◆ **WORK REQUIRED**:
Locate the line that contains "on the ground." and the line that contains "cad_parts[obj.name] = obj". Copy both of them exactly, together with every line between them, and no others.

◆ **DATASET CONTENT**:
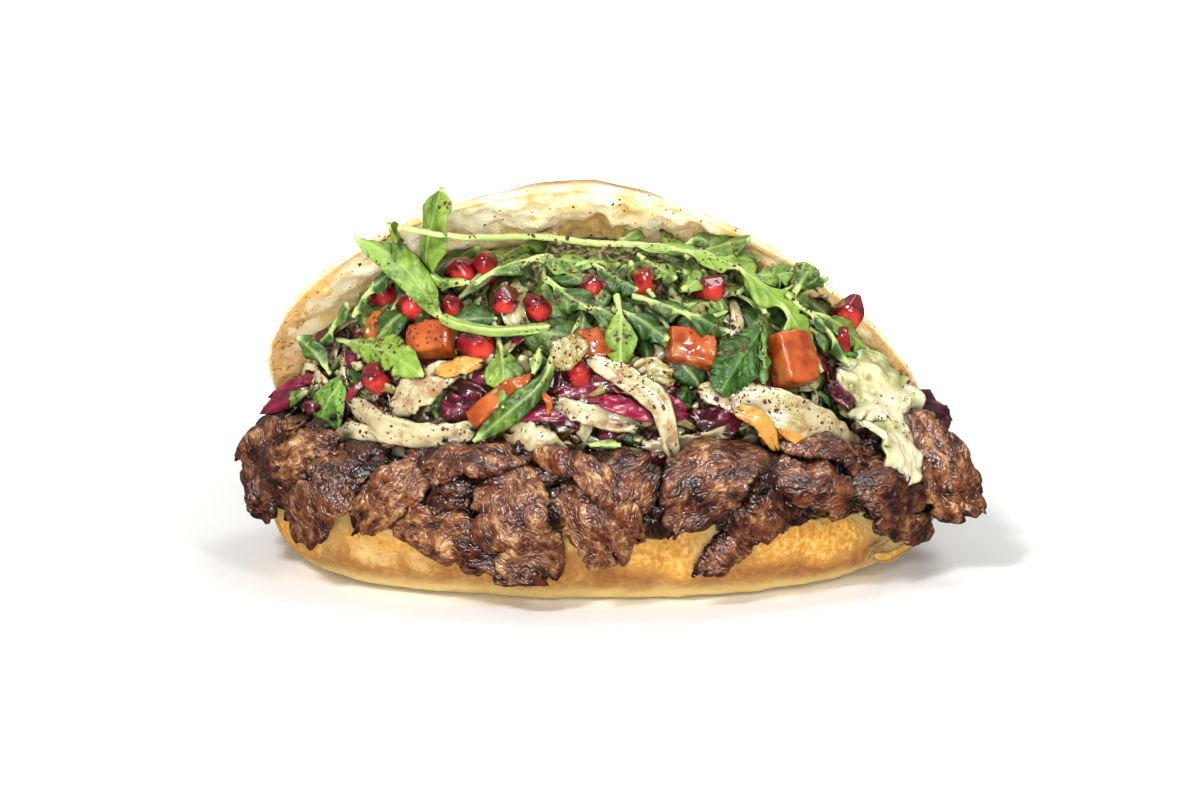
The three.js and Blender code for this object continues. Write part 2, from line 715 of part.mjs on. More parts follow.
const uneven = randomFrom(3);
SEEDS.forEach(([place, length], k) => {
  const solid = atMound(seed(length), place, uneven(0, 360));
  toppingGroup.add(mesh(`pomegranate_${k + 1}`, "seed", settle(solid)));
});
TOMATO.forEach(([place, size, turn], k) => {
  const solid = atMound(dice(size, uneven), place, turn);
  toppingGroup.add(mesh(`tomato_${k + 1}`, "tomato", settle(solid)));
});
BROAD_LEAVES.forEach(([name, path, width]) => {
  const solid = leaf({ path, width: ovalWidth(width), steps: 8, curl: -1.5, wave: 0.8 });
  toppingGroup.add(mesh(name, "leaf", settle(solid)));
});
WHITE_CABBAGE.forEach(([path, width, thick], k) => {
  const solid = strip({ path, width, thick });
  toppingGroup.add(mesh(`white_cabbage_${k + 1}`, "white_cabbage", settle(solid)));
});
ROCKET.forEach(([path, width, stalk, lobes], k) => {
  const steps = path.length > 5 ? 14 : 8;
  const solid = leaf({ path, width: rocketWidth({ width, stalk, lobes }), steps, phase: k });
  toppingGroup.add(mesh(`rocket_${k + 1}`, "rocket", settle(solid)));
});
RED_CABBAGE.forEach(([path, width, thick], k) => {
  const solid = strip({ path, width, thick, wave: 0.9 });
  toppingGroup.add(mesh(`red_cabbage_${k + 1}`, "red_cabbage", settle(solid)));
});
toppingGroup.add(mesh("lettuce", "lettuce", settle(strip(LETTUCE))));
fillingGroup.add(mesh("meat", "meat", makeMeat()));
fillingGroup.add(mesh("salad", "salad", makeSalad()));

// The origin is the middle of the footprint, on the ground.
const bounds = new THREE.Box3().setFromObject(group);
group.position.set(-(bounds.min.x + bounds.max.x) / 2, -(bounds.min.y + bounds.max.y) / 2, -bounds.min.z);

export default group;
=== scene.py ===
"""The looks of a doner kebab sandwich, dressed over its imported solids.

Shapes are worked out in millimetres in the sandwich's drawing frame, where the middle of the lower bread
is at x = 0 and its underside at z = 0, and are moved into the row frame as they become Blender objects.
The mouth opens towards -Y.
"""

import json
import math

import bpy
import numpy as np
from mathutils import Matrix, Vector
from mathutils.bvhtree import BVHTree

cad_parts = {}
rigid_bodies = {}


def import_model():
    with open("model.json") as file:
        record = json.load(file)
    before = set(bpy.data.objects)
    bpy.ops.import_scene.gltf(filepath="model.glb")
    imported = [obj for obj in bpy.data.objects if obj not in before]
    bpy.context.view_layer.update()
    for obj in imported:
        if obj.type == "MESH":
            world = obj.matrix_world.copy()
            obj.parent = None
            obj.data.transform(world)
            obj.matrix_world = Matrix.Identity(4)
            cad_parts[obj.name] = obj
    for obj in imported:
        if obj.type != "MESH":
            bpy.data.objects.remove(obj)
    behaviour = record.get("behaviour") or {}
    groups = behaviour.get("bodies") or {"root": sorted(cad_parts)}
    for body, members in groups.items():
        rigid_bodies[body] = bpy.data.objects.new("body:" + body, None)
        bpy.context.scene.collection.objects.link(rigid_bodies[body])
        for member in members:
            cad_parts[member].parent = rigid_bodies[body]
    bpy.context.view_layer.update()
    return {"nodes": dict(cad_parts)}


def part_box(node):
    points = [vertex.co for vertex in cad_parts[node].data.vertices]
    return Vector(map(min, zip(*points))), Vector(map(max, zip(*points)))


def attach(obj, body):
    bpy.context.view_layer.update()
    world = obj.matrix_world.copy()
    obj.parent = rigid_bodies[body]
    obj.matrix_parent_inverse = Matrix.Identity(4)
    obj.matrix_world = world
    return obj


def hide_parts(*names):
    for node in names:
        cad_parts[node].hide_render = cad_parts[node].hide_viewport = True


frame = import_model()

# ---- driving dimensions, mm

MM = 0.001
BREAD_LOW, BREAD_HIGH = (np.array(corner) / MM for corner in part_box("bread"))
HALF_WIDTH = (BREAD_HIGH[0] - BREAD_LOW[0]) / 2
DEPTH = BREAD_HIGH[1] - BREAD_LOW[1]
LOWER_THICK = 23.0
LID_THICK = 15.0
LID_RIM = 2.0
CORNER = 0.22  # share of the radius that the crust's rounded wall takes
TUCK = math.radians(24)  # how far the wall leans in again under the cut face
SQUARENESS = 2.4  # superellipse exponent of the bread's outline
LID_ANGLE = math.radians(46)
LID_HINGE = (58.0, 22.0)  # y and z
LID_DROOP = 26.0
LID_LEAN = 10.0
LID_BOW = 8.0
LID_SQUARENESS = (2.08, 1.54)  # its left and right front
LID_BULGE = 7.0  # how far the lid's torn face swells
CAVITY = (-1.0, 105.0)  # the hole in the lid's crumb: x, and distance from the hinge
HINGE = (np.array([0.0, 44, 24]), np.array([62.0, 9, 7]))
MEAT = (np.array([2.0, -5, 34]), np.array([100.0, 62, 20]))
MEAT_BACK = 40.0  # how far back its core reaches
MOUND = (np.array([0.0, 10, 45]), np.array([86.0, 68, 58]))
BACK_EDGE = LID_HINGE[0] + 4  # the lower bread's, behind the line that the lid turns about
FRONT_EDGE = BACK_EDGE - DEPTH
SHIFT = BREAD_LOW - [-HALF_WIDTH, FRONT_EDGE, 0]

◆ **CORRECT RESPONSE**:
// The origin is the middle of the footprint, on the ground.
const bounds = new THREE.Box3().setFromObject(group);
group.position.set(-(bounds.min.x + bounds.max.x) / 2, -(bounds.min.y + bounds.max.y) / 2, -bounds.min.z);

export default group;
=== scene.py ===
"""The looks of a doner kebab sandwich, dressed over its imported solids.

Shapes are worked out in millimetres in the sandwich's drawing frame, where the middle of the lower bread
is at x = 0 and its underside at z = 0, and are moved into the row frame as they become Blender objects.
The mouth opens towards -Y.
"""

import json
import math

import bpy
import numpy as np
from mathutils import Matrix, Vector
from mathutils.bvhtree import BVHTree

cad_parts = {}
rigid_bodies = {}


def import_model():
    with open("model.json") as file:
        record = json.load(file)
    before = set(bpy.data.objects)
    bpy.ops.import_scene.gltf(filepath="model.glb")
    imported = [obj for obj in bpy.data.objects if obj not in before]
    bpy.context.view_layer.update()
    for obj in imported:
        if obj.type == "MESH":
            world = obj.matrix_world.copy()
            obj.parent = None
            obj.data.transform(world)
            obj.matrix_world = Matrix.Identity(4)
            cad_parts[obj.name] = obj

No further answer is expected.